Q. Rick, I know Kevin Durant has helped you guys attract more talent since he left, but do you have any way of knowing if it's helping the league in general? Some people have asserted that.
COACH BARNES: I think it helps not only Kevin, but I think you look at all the players that come through here. Obviously, the more that those guys continue to go into the next level and perform at a high level, you know, kids are current. They keep up with what's going on right now.

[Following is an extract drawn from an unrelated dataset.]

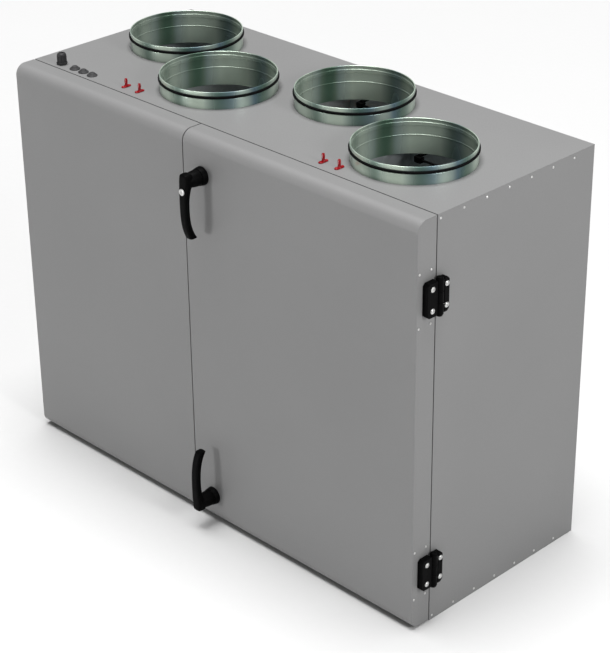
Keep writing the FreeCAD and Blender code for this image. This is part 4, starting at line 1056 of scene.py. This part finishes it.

You know, hopefully, from our standpoint, with the players that we have -- Kevin, LaMarcus Aldridge, Daniel Gibson, T.J. Ford, those guys, the more visibility they have, people know who we are, there's no doubt about that. There's no doubt what we've done coming through this program and this league. I think the same can be said with a Michael Beasley, a Blake Griffin, you know, those guys, yeah.
I mean, our league -- you know, years ago people used to say -- or ask the question, is our league ever going to be considered one of the best leagues in the country, or it can't be until you win the national championship. Obviously, Kansas doing that, I don't know what other questions people can ask about our league. If we're not the best league in the country, we've got to be in that discussion every year.
You go back and look at the success year in and year out, I think also in the tournament, obviously in the recruiting, where there's a lot of games won during those months.
But there's no doubt that from a Texas standpoint, that those guys that you mentioned, Kevin, and I mentioned are guys that really continue to help our program.
THE MODERATOR: Coach, thank you very much.